One of the most common concerns parents bring up is this:
“My child had anxiety (or depression, or mood issues) long before they ever started using substances. So how can drugs be the main problem?”
It’s a completely valid question. And in many cases, parents are exactly right—something was going on before the substance use started.
What gets confusing is how those two things interact over time.
When a young person is already struggling emotionally, substances often become a way to cope. At first, it may seem like they help. They take the edge off anxiety, lift mood temporarily, or make social situations easier. From the outside, it can even look like things are improving.
But over time, what we consistently see is that substance use doesn’t just sit on top of those issues—it starts to change them.
Mood becomes more unstable. Anxiety increases. Motivation drops. Behavior becomes more unpredictable. And eventually, it becomes very difficult to separate what is part of the original issue and what is being driven by the substance use.
At that point, even if something was there first, the substance use is often playing a major role in keeping the whole system dysregulated.
This is why many treatment approaches focus first on stabilization.
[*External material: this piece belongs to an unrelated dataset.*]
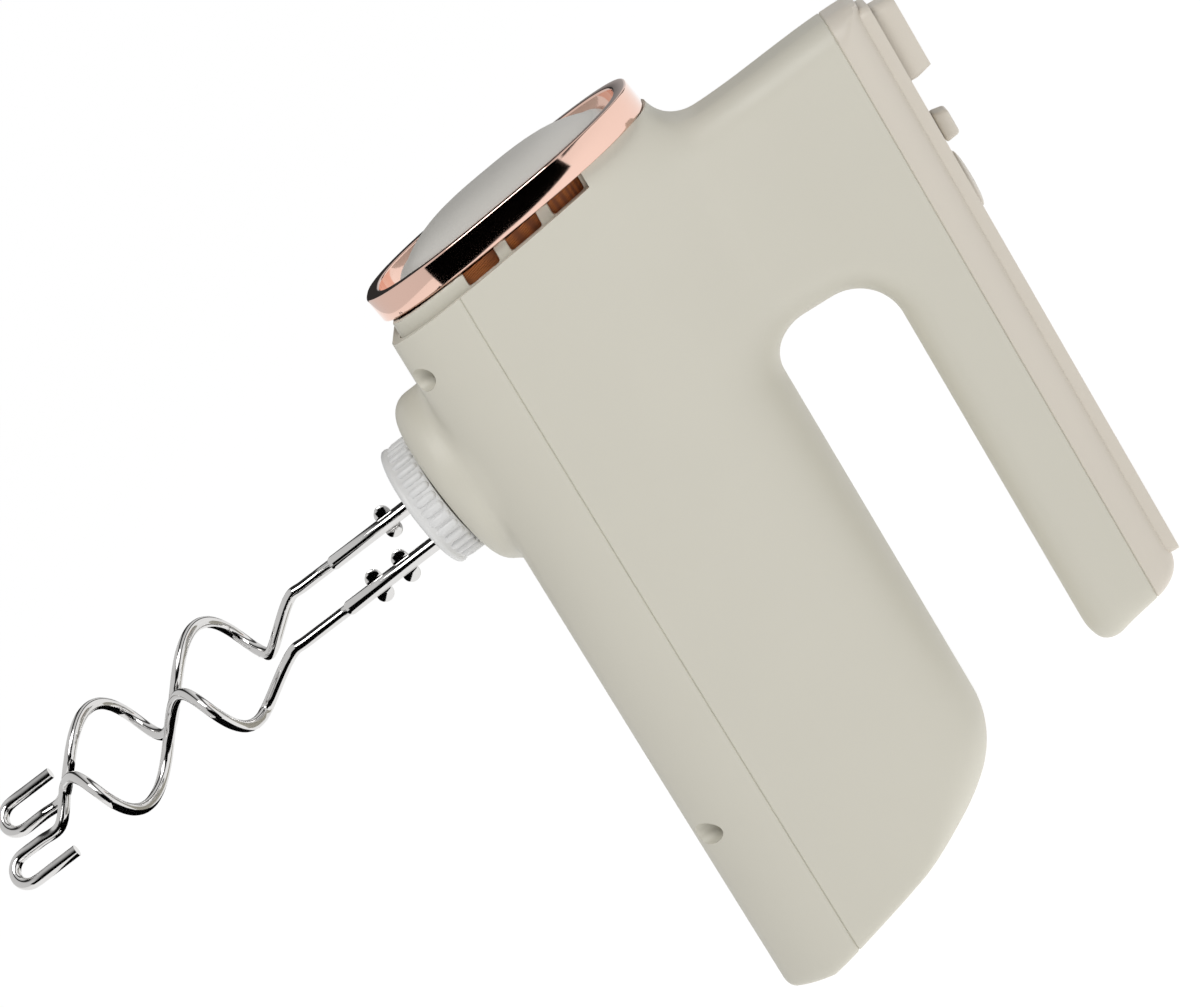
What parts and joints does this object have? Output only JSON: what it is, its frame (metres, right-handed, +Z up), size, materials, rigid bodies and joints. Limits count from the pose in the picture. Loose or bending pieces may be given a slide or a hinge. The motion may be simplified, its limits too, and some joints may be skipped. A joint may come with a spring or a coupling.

Not because mental health isn’t important, but because it becomes nearly impossible to accurately understand or treat anything when the brain is still being affected by substances.
What we often see is that once a young person gets some stability—meaning reduced substance use, more structure, and time for their system to settle—things begin to shift. Emotional symptoms may improve more than expected. Sometimes they don’t completely go away, but they become clearer and more manageable.
From there, it becomes much easier to determine what kind of long-term support is actually needed.
So the goal isn’t to ignore mental health. It’s to create the conditions where we can finally see it clearly.